Although there will be changes in the next set of published regulations, it should be emphasized that Board members repeatedly signaled that they would prefer to consider more changes. However, overwhelmingly, the Board members agreed that their proposed changes could wait to be implemented in a future version of the regulations after these regulations are finalized. At one point, Mr. Mactaggart said that he expected to be discussing regulations at almost every Board meeting moving forward. The over-arching impression left from the Board meeting is that the Board views these regulations as something that need to be finalized as soon as possible, but that they expect to update and revise them over time.
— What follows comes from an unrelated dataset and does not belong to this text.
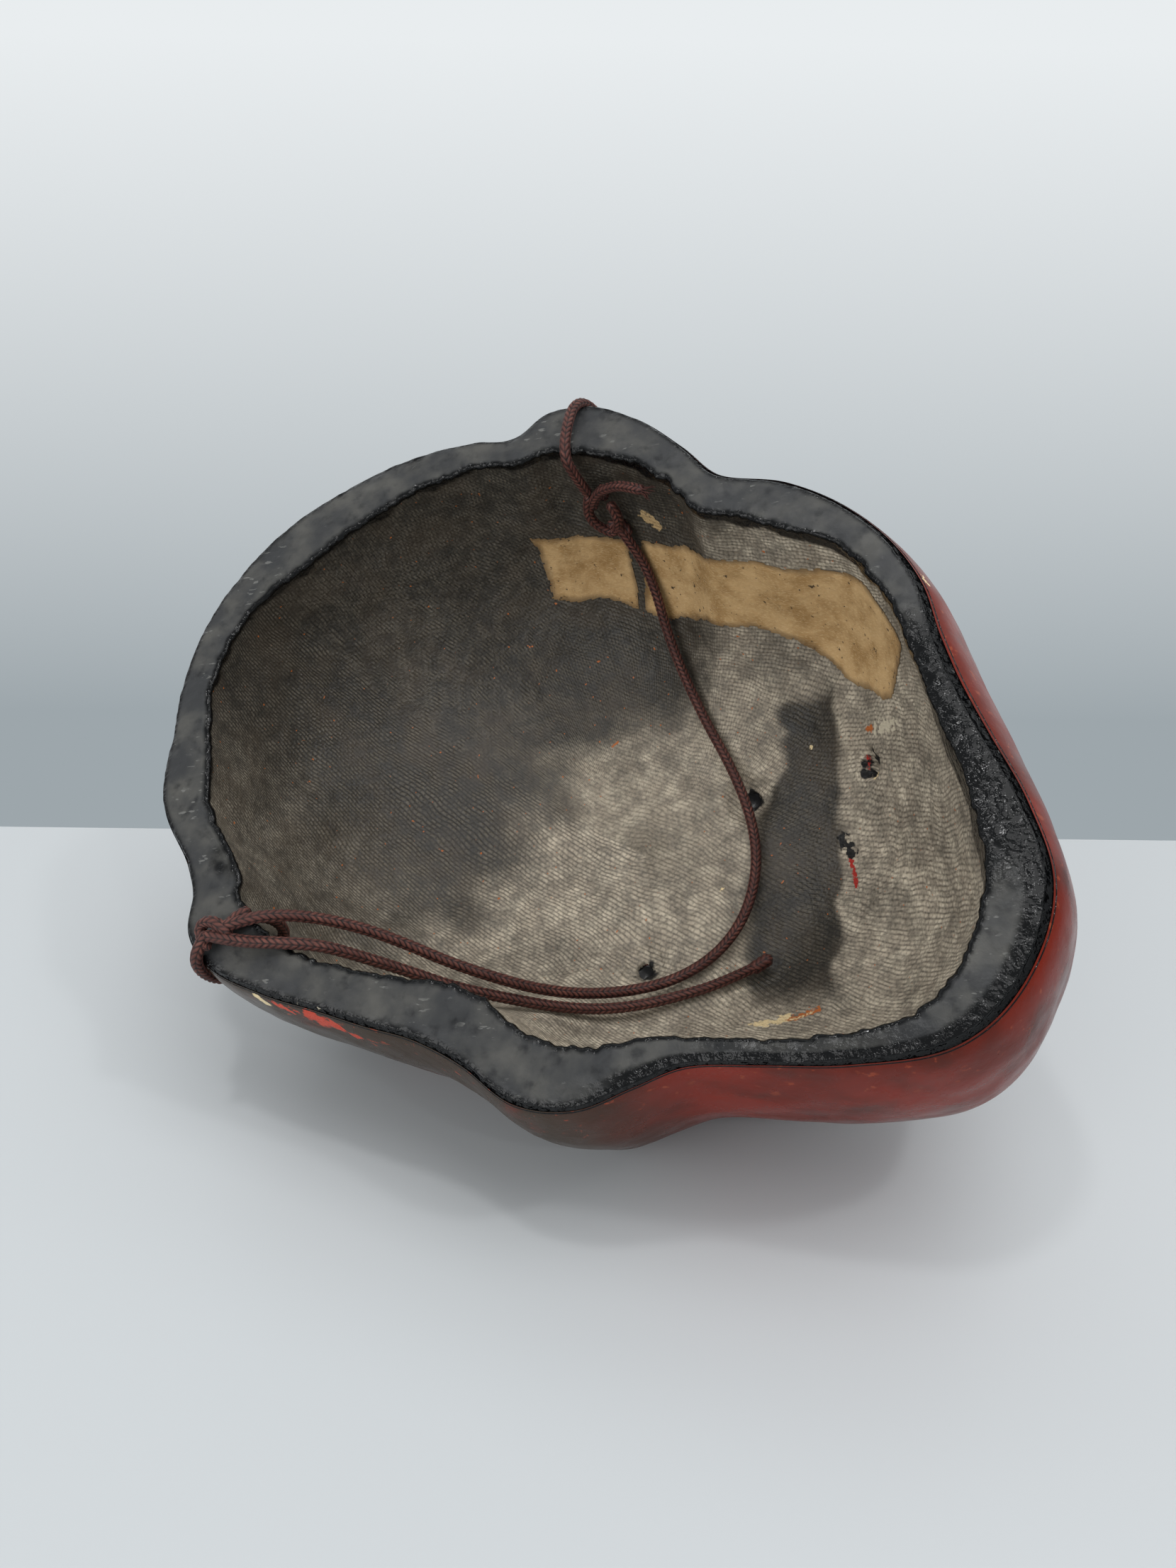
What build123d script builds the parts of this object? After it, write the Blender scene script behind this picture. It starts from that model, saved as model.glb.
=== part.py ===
from build123d import *
import math
import os

import numpy as np

# A carved wooden theatre mask seen as a bowl: lacquered outside, lined with hemp cloth inside,
# with a flat black rim and a braided tie cord.  It lies face down, tipped on to its cheek.
#
# The mask is drawn in its own frame and then laid down.  In that frame the flat back of the rim is
# the plane w = 0, u runs to the wearer's right, v runs from forehead to chin and w runs from the rim
# to the tip of the nose.  Angles go round the rim from the chin (0) past the right ear (+90).

# ---- driving dimensions, millimetres and degrees -------------------------------------------------

# Outer edge of the rim: (angle, distance from the middle).  It has forehead, notches above and below
# each ear, wide jaws and a narrow chin, carved by hand and so not quite the same on both sides.
RIM_OUTLINE = (
    (-175, 102.6), (-163, 100.9), (-153, 98.3), (-140, 97.3), (-128, 91.2), (-123, 91.6),
    (-119, 94.8), (-113, 94.6), (-102, 87.6), (-93, 82.2), (-84, 79.4), (-75, 78.2),
    (-66, 81.5), (-58, 88.8), (-50, 91.4), (-42, 89.9), (-35, 89.9), (-27, 96.5),
    (-19, 106.8), (-11, 117.5), (0, 120.5), (8, 117.1), (15, 108.9), (23, 99.4),
    (30, 94.0), (38, 91.4), (47, 91.9), (56, 90.8), (66, 87.9), (76, 83.7),
    (88, 77.4), (97, 82.6), (108, 90.5), (118, 94.9), (123, 93.6), (128, 88.2),
    (137, 91.0), (147, 95.0), (157, 97.8), (167, 100.8),
)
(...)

More Regulations on Other Topics

The current proposed regulations do not cover all of the topics for which regulations are necessary pursuant to § 1798.185 of the CCPA. For example, the current proposed regulations do not cover profiling and cybersecurity audits. With the expiration of the employee and business-to-business exemptions, there also have been calls for the Agency to publish additional regulations on those topics. Board members Ms. de la Torre and Mr. Mactaggart both identified that issue during the meeting with Ms. de la Torre focusing on issues with employee data and Mr. Mactaggart more concerned with business data. During the meeting, Agency Executive Director Ashkan Soltani (participating remotely from Turkey) discussed the fact that the Agency would be engaging in other rulemaking activities, but he did not specify a timeframe for same.